Critical Decision Points for Multiple Notices
The IRS functions that send multiple notices rarely communicate in real time, which means your response strategy must prioritize by deadline urgency and legal consequence, not by the order you received them. The IRS focuses on the notice with the shortest response deadline and whether you will file a missing return or pay an undisputed amount before the deadline passes.
Notice sequences and how each one depends on the outcome of another one are often ignored.
Responding late to one notice can prevent you from disputing the others.
Contacting the IRS within the deadline window with a specific list of all notices you received and which ones conflict changes leverage. Providing the same representative on all notices through a power of attorney allows information to flow more consistently.
Missing a single deadline can shift a disputable issue into an automatic assessment. Ignoring the collection notice while fighting the audit may allow collection to proceed while the audit is still open.
Essential Steps to Address Multiple Notices
- Within twenty-four hours of receiving the notices, lay them all out in order by date
received and identify the IRS department or function listed on each one. Look for "Examination," "ACS," "Collection," "CP" notice number prefix, or office address. This indicates whether you are dealing with audit, payment, and penalty issues simultaneously or if there is some overlap.
- Circle the response deadline on every single notice with a pen and write it on a calendar.
The IRS counts deadline days strictly. Missing even one notice's deadline can strip you of the right to dispute that item, even if you successfully dispute another.
- Read the "What You Must Do" or "Action Required" section of each notice word-for-word.
Note what each one is asking for, such as a response to audit questions, a payment, or a request for supporting documents. Do not assume notices are asking for the same thing because they arrived together.
- Check whether any notice explicitly references the other notices or mentions that it is
related to a concurrent audit or investigation. Some notices will state that while your account is under examination, the IRS is also assessing a penalty. This indicates that the issues are interconnected and must be addressed collectively.
- Identify which notice has the earliest deadline and mark it as your first response priority.
If you have only one response period before a date passes, responding to the notice with the soonest deadline protects your rights on the others.
- If you are disputing the tax itself, file a written protest or request for Appeals before the
audit response deadline, even if you have also received a collection notice. Disputing in writing before the deadline is the only way to preserve your right to an appeal. The collection notice does not override this requirement.
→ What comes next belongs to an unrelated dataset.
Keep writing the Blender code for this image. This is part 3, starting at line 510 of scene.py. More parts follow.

- If you received a notice of deficiency, that notice creates a hard deadline for filing a
petition with the Tax Court. You have ninety days from the notice date to file a petition with the U.S. Tax Court. The IRS or the Tax Court cannot extend this deadline. If you do not file a petition within this timeframe, the IRS will assess the tax, and the assessment will become final.
- Prepare a single written statement listing all notices you received, the date of each, the
deadline of each, and a brief statement of which ones you will dispute and which ones you will not. Send this statement to the address listed on the notice with the earliest deadline so the IRS can see you are responding deliberately to multiple issues at once.
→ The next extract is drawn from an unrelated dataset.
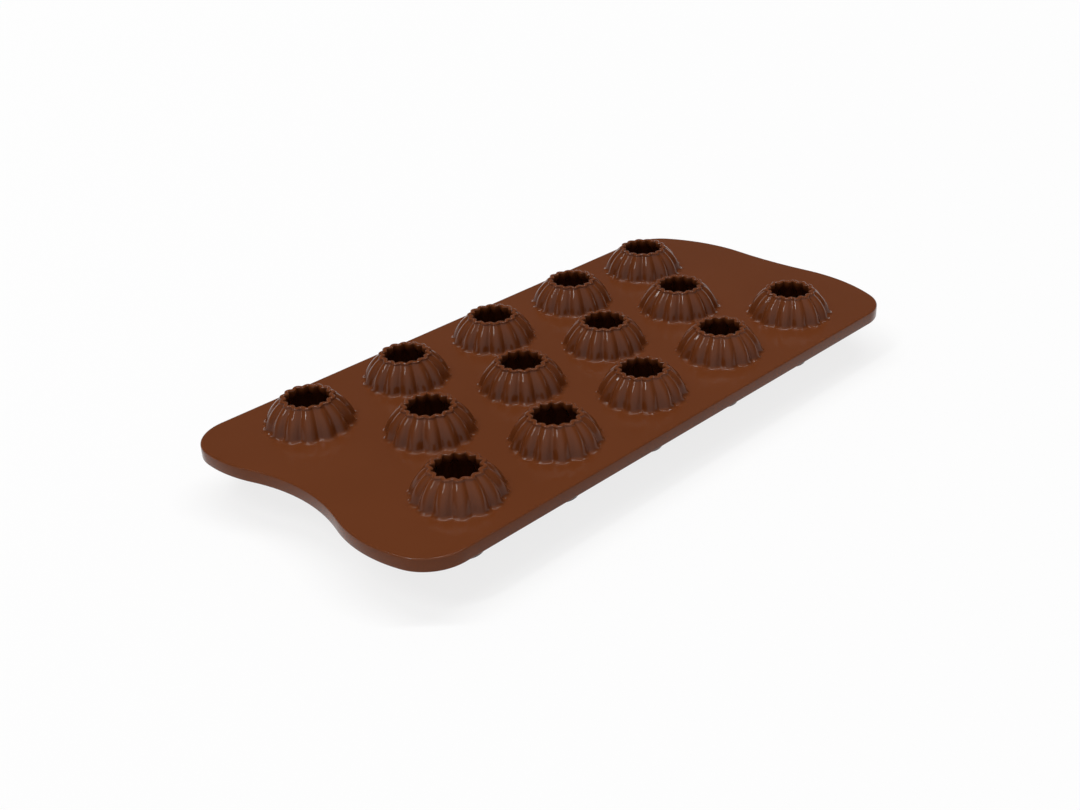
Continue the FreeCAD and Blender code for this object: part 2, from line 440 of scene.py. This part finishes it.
def seen_rays(tree):
    """1 for the rays of the camera, of gloss and of clear things, and 0 for the rest."""
    path = tree.nodes.new("ShaderNodeLightPath")
    seen = combine(tree, "MAXIMUM", path.outputs["Is Camera Ray"], path.outputs["Is Glossy Ray"])
    return combine(tree, "MAXIMUM", seen, path.outputs["Is Transmission Ray"])


# The silicone. The plate and all below it are softer in their polish than the domes: the polish
# changes just above the plate's top, from FINISH_GAP on and over FINISH_CHANGE, in millimetres.

IOR = 1.26
PLATE_ROUGHNESS = 0.18
DOME_ROUGHNESS = 0.06
FINISH_GAP = 0.02
FINISH_CHANGE = 0.12

# Cloudy colour: the noise values at which it is darkest and lightest, and both colours
CLOUD = {"Scale": 22.0, "Detail": 3.0, "Roughness": 0.5}
DARK_CLOUD = 0.3
LIGHT_CLOUD = 0.7
DARK_BROWN = (99, 50, 22)
LIGHT_BROWN = (103, 53, 25)

# Uneven polish, as shares of the roughness
POLISH = {"Scale": 60.0, "Detail": 4.0, "Roughness": 0.6}
LEAST_SPREAD = 0.8
MOST_SPREAD = 1.2

# Fine grain, with its height in metres
GRAIN = {"Scale": 2400.0, "Detail": 2.0, "Roughness": 0.5}
GRAIN_STRENGTH = 0.03
GRAIN_HEIGHT = 0.0001


def add_noise(tree, place, settings):
    noise = add_node(tree, "ShaderNodeTexNoise", **settings)
    tree.links.new(place, noise.inputs["Vector"])
    return noise.outputs["Fac"]


def cloudy_colour(tree, place):
    ramp = tree.nodes.new("ShaderNodeValToRGB")
    dark, light = ramp.color_ramp.elements
    dark.position = DARK_CLOUD
    dark.color = linear(*DARK_BROWN)
    light.position = LIGHT_CLOUD
    light.color = linear(*LIGHT_BROWN)
    tree.links.new(add_noise(tree, place, CLOUD), ramp.inputs["Fac"])
    return ramp.outputs["Color"]


def uneven_roughness(tree, place):
    split = tree.nodes.new("ShaderNodeSeparateXYZ")
    tree.links.new(place, split.inputs[0])
    low, high = (PLATE_TOP + FINISH_GAP) * MM, (PLATE_TOP + FINISH_GAP + FINISH_CHANGE) * MM
    finish = fade(tree, split.outputs["Z"], low, high, PLATE_ROUGHNESS, DOME_ROUGHNESS)
    spread = fade(tree, add_noise(tree, place, POLISH), 0, 1, LEAST_SPREAD, MOST_SPREAD)
    return combine(tree, "MULTIPLY", finish, spread)


def silicone_material():
    """Glossy brown silicone, a little cloudy in its colour and its polish."""
    material = bpy.data.materials.new("brown_silicone")
    material.use_nodes = True
    tree = material.node_tree
    shader = tree.nodes["Principled BSDF"]
    shader.inputs["IOR"].default_value = IOR
    place = tree.nodes.new("ShaderNodeTexCoord").outputs["Object"]
    tree.links.new(cloudy_colour(tree, place), shader.inputs["Base Color"])
    tree.links.new(uneven_roughness(tree, place), shader.inputs["Roughness"])
    bump = add_node(tree, "ShaderNodeBump", Strength=GRAIN_STRENGTH, Distance=GRAIN_HEIGHT)
    tree.links.new(add_noise(tree, place, GRAIN), bump.inputs["Height"])
    tree.links.new(bump.outputs["Normal"], shader.inputs["Normal"])
    return material


# The floor. The share of plain white that is seen on it rises with the distance from the mould,
# from NEAR_SHARE within NEAR_REACH, where the floor keeps the shadow, to all at WHITE_REACH.

FLOOR_COLOUR = (0.92, 0.92, 0.92, 1)
FLOOR_REACH = 12.0
NEAR_SHARE = 0.8
NEAR_REACH = 0.3
WHITE_REACH = 1.6


def floor_shader(tree):
    """A diffuse white floor, with plain white mixed in for the rays that show it."""
    plain = add_node(tree, "ShaderNodeBsdfDiffuse", Color=FLOOR_COLOUR)
    light = add_node(tree, "ShaderNodeEmission", Color=WHITE, Strength=1.0)
    place = tree.nodes.new("ShaderNodeTexCoord")
    distance = tree.nodes.new("ShaderNodeVectorMath")
    distance.operation = "LENGTH"
    tree.links.new(place.outputs["Object"], distance.inputs[0])
    share = fade(tree, distance.outputs["Value"], NEAR_REACH, WHITE_REACH, NEAR_SHARE, 1)
    mix = tree.nodes.new("ShaderNodeMixShader")
    tree.links.new(combine(tree, "MULTIPLY", seen_rays(tree), share), mix.inputs[0])
    tree.links.new(plain.outputs[0], mix.inputs[1])
    tree.links.new(light.outputs[0], mix.inputs[2])
    return mix.outputs[0]


def make_floor():
    data = bpy.data.meshes.new("floor")
    signs = ((-1, -1), (1, -1), (1, 1), (-1, 1))
    data.from_pydata([(x * FLOOR_REACH, y * FLOOR_REACH, 0) for x, y in signs], [], [(0, 1, 2, 3)])
    floor = bpy.data.objects.new("floor", data)
    bpy.context.scene.collection.objects.link(floor)
    material = bpy.data.materials.new("white_floor")
    material.use_nodes = True
    tree = material.node_tree
    tree.nodes.remove(tree.nodes["Principled BSDF"])
    tree.links.new(floor_shader(tree), tree.nodes["Material Output"].inputs["Surface"])
    data.materials.append(material)


# The sky as it is seen, by elevation: white up to HORIZON_WHITE, fading to LOW_DIM at
# HORIZON_DIM, and brightening slowly to DIM at OVERHEAD and above. A white wall behind the
# camera reaches higher: it is white out to WALL_WHITE from its middle, and gone at WALL_DIM.
# For all other light the whole sky has the strength AMBIENT.

LOW_DIM = 0.06
DIM = 0.14
AMBIENT = 0.2
HORIZON_WHITE = math.radians(5)
HORIZON_DIM = math.radians(11)
OVERHEAD = math.radians(45)
WALL_AZIMUTH = math.radians(-136)
WALL_ELEVATION = math.radians(20)
WALL_WHITE = math.radians(32)
WALL_DIM = math.radians(84)


def direction(azimuth, elevation):
    """A unit vector. Azimuth is counted from +X towards +Y, and both are in radians."""
    level = math.cos(elevation)
    return Vector((math.cos(azimuth) * level, math.sin(azimuth) * level, math.sin(elevation)))


def make_world():
    """White low down all round and high up behind the camera, as a studio is, and dim elsewhere."""
    world = bpy.data.worlds.new("studio")
    world.use_nodes = True
    bpy.context.scene.world = world
    tree = world.node_tree
    ray = tree.nodes.new("ShaderNodeTexCoord").outputs["Generated"]
    split = tree.nodes.new("ShaderNodeSeparateXYZ")
    tree.links.new(ray, split.inputs[0])
    height = split.outputs["Z"]
    horizon = fade(tree, height, math.sin(HORIZON_WHITE), math.sin(HORIZON_DIM), 1, 0)
    overhead = fade(tree, height, math.sin(HORIZON_DIM), math.sin(OVERHEAD), LOW_DIM, DIM)

    toward_wall = tree.nodes.new("ShaderNodeVectorMath")
    toward_wall.operation = "DOT_PRODUCT"
    toward_wall.inputs[1].default_value = direction(WALL_AZIMUTH, WALL_ELEVATION)
    tree.links.new(ray, toward_wall.inputs[0])
    nearness = toward_wall.outputs["Value"]
    wall = fade(tree, nearness, math.cos(WALL_DIM), math.cos(WALL_WHITE), 0, 1)

    brightest = combine(tree, "MAXIMUM", combine(tree, "MAXIMUM", horizon, wall), overhead)
    strength = tree.nodes.new("ShaderNodeMix")
    strength.inputs[2].default_value = AMBIENT
    tree.links.new(seen_rays(tree), strength.inputs[0])
    tree.links.new(brightest, strength.inputs[3])
    background = tree.nodes["Background"]
    background.inputs["Color"].default_value = WHITE
    tree.links.new(strength.outputs[0], background.inputs["Strength"])


# Soft boxes, all as far from the mould. Their azimuth and elevation are in degrees.

LAMP_DISTANCE = 4.0
LAMPS = {
    "top_strip": {"azimuth": 44, "elevation": 78, "width": 5.0, "height": 0.2, "power": 110.0},
    "left_lamp": {"azimuth": 171, "elevation": 56, "width": 0.34, "height": 1.5, "power": 40.0},
    "front_lamp": {"azimuth": -136, "elevation": 42, "width": 5.8, "height": 5.8, "power": 20.0},
}


def make_lamp(name, azimuth, elevation, width, height, power):
    """A soft box that faces the mould, with its width level."""
    away = direction(math.radians(azimuth), math.radians(elevation))
    light = bpy.data.lights.new(name, "AREA")
    light.shape = "RECTANGLE"
    light.size = width
    light.size_y = height
    light.energy = power
    lamp = bpy.data.objects.new(name, light)
    lamp.location = away * LAMP_DISTANCE
    lamp.rotation_euler = away.to_track_quat("Z", "Y").to_euler()
    bpy.context.scene.collection.objects.link(lamp)


# The camera, at the photograph's viewing angle. Its turns are in degrees, and its lens and
# sensor in millimetres.

CAMERA_PLACE = (-0.29094, -0.27680, 0.21011)
CAMERA_TURNS = (62.659, 2.374, -46.267)
CAMERA_LENS = 47.01
SENSOR_WIDTH = 36
CLIP_START = 0.01


def make_camera():
    camera = bpy.data.objects.new("camera", bpy.data.cameras.new("camera"))
    camera.location = CAMERA_PLACE
    camera.rotation_euler = [math.radians(turn) for turn in CAMERA_TURNS]
    camera.data.lens = CAMERA_LENS
    camera.data.sensor_width = SENSOR_WIDTH
    camera.data.clip_start = CLIP_START
    bpy.context.scene.collection.objects.link(camera)
    bpy.context.scene.camera = camera


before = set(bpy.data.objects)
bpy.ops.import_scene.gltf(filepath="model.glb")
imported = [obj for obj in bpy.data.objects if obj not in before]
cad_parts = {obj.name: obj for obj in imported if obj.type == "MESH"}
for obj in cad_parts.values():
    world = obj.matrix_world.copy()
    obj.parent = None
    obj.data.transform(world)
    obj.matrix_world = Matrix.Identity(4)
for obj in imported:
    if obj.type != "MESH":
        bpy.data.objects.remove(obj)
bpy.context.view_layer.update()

mould = build_mould()
mould.data.materials.append(silicone_material())
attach(mould, "root")
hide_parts("silicone_mould")

make_floor()
make_world()
for name, settings in LAMPS.items():
    make_lamp(name, **settings)
make_camera()
bpy.context.scene.view_settings.view_transform = "Standard"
- Request a copy of your IRS account transcript immediately from IRS.gov or by calling
the automated phone transcript service at 800-908-9946. The automated service will mail transcripts to your address on file within five to ten days. The transcript often reveals which notices are automated duplicates and which are truly separate actions.
- If you believe you need professional help, appoint a representative and provide a signed
power of attorney using Form 2848 to the IRS offices listed on your notices before you respond. When properly filed, your representative can receive copies of IRS notices and communications. Form 2848 does not prevent the IRS from contacting you directly, but it allows your representative to act on your behalf.
- Do not assume that resolving one notice will automatically resolve the others, especially
if they came from different departments. You may need to follow up separately with each office after your initial response to confirm that all notices have been addressed.
Common Mistakes That Harm Your Case
- Responding only to the notice that looks the biggest causes you to lose the chance to
dispute the underlying tax amount before it becomes final.
- Sending responses to different IRS addresses for different notices without a cover letter
connecting them means each response goes into a separate computer system. The IRS
may assess penalties and issue collection notices on top of the audit without realizing you already disputed the amount.
- Assuming the notices will resolve in the order you received them is incorrect because the
IRS works on each notice on its own timeline. The audit may take a year to close while collection is already underway.
- Missing the deadline for the audit response while waiting for clarification on the collection
notice means the amount becomes final, regardless of whether you eventually understand the collection notice.
- Signing certain IRS agreement forms, such as Form 870 or Form 870-AD, waives
specific appeal rights and allows the IRS to assess immediately. These signed closing agreements are binding contracts.
- Assuming all the notices are duplicates because they are about the same tax year is
incorrect because notices about the same year often come from different departments for different reasons.
When Professional Help Becomes Critical
Seek professional help immediately if you received a notice of deficiency along with a collection notice, such as a Notice of Intent to Levy, and you do not understand which one to respond to first. You also need help when the notices show different dollar amounts for the same tax year, creating confusion about the correct balance due or tax debt, and the IRS has not clarified the discrepancy.
Professional assistance is critical when collection efforts have already started, including wage garnishment, an IRS bank levy affecting a bank account, or other bank levies or asset seizure, while you are still responding to audit notices related to a tax return.
You should also seek a tax professional if you missed the deadline on one or more notices and need to know whether you can still appeal or request penalty abatements, or if you received more than three notices within sixty days and cannot determine whether they are all legitimate or tied to the same legal action.
Guidance is essential when evaluating payment plan options, installment agreements, or installment payment plans, reconciling estimated payments or offsets applied to a tax refund, and confirming that notices bearing the IRS seal are valid and issued in compliance with taxpayer rights.